Return the listing below word for word.
— begin —
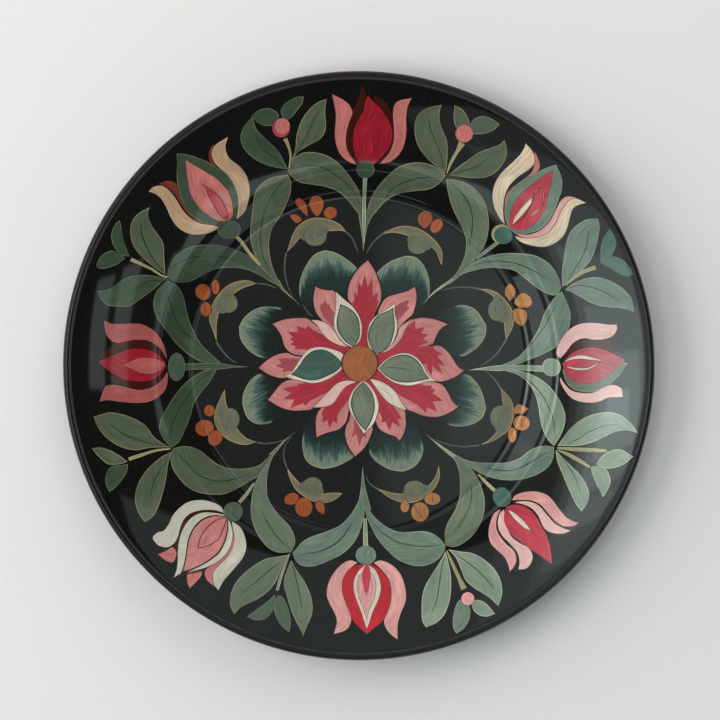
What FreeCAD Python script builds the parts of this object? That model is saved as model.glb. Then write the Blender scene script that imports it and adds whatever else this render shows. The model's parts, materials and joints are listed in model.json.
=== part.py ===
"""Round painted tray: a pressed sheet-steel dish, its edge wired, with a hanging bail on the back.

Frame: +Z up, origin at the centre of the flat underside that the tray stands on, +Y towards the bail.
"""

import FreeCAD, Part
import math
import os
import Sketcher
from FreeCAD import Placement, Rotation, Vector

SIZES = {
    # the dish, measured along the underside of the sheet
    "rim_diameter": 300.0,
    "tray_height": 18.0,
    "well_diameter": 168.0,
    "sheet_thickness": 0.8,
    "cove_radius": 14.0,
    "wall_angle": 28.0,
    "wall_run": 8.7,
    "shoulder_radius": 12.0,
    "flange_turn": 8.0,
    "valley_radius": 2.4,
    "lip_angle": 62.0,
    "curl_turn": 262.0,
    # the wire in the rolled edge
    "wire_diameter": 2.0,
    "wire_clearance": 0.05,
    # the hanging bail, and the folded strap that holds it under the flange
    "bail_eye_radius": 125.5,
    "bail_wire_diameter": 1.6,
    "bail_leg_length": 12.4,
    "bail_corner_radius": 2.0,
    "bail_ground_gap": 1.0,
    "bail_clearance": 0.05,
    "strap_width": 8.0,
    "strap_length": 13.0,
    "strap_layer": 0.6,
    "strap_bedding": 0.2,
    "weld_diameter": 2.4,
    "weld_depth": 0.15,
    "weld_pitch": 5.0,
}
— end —
**RESULT BELOW**
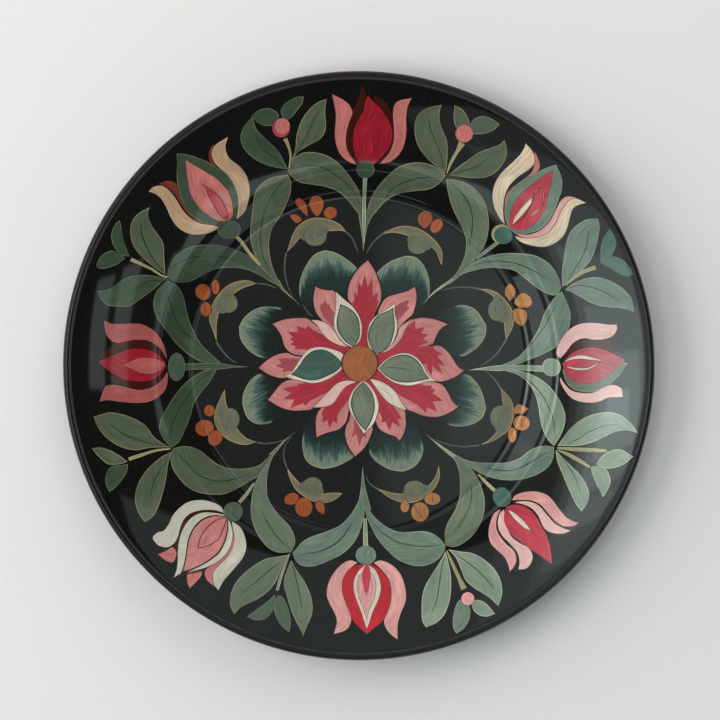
What FreeCAD Python script builds the parts of this object? That model is saved as model.glb. Then write the Blender scene script that imports it and adds whatever else this render shows. The model's parts, materials and joints are listed in model.json.
=== part.py ===
"""Round painted tray: a pressed sheet-steel dish, its edge wired, with a hanging bail on the back.

Frame: +Z up, origin at the centre of the flat underside that the tray stands on, +Y towards the bail.
"""

import FreeCAD, Part
import math
import os
import Sketcher
from FreeCAD import Placement, Rotation, Vector

SIZES = {
    # the dish, measured along the underside of the sheet
    "rim_diameter": 300.0,
    "tray_height": 18.0,
    "well_diameter": 168.0,
    "sheet_thickness": 0.8,
    "cove_radius": 14.0,
    "wall_angle": 28.0,
    "wall_run": 8.7,
    "shoulder_radius": 12.0,
    "flange_turn": 8.0,
    "valley_radius": 2.4,
    "lip_angle": 62.0,
    "curl_turn": 262.0,
    # the wire in the rolled edge
    "wire_diameter": 2.0,
    "wire_clearance": 0.05,
    # the hanging bail, and the folded strap that holds it under the flange
    "bail_eye_radius": 125.5,
    "bail_wire_diameter": 1.6,
    "bail_leg_length": 12.4,
    "bail_corner_radius": 2.0,
    "bail_ground_gap": 1.0,
    "bail_clearance": 0.05,
    "strap_width": 8.0,
    "strap_length": 13.0,
    "strap_layer": 0.6,
    "strap_bedding": 0.2,
    "weld_diameter": 2.4,
    "weld_depth": 0.15,
    "weld_pitch": 5.0,
}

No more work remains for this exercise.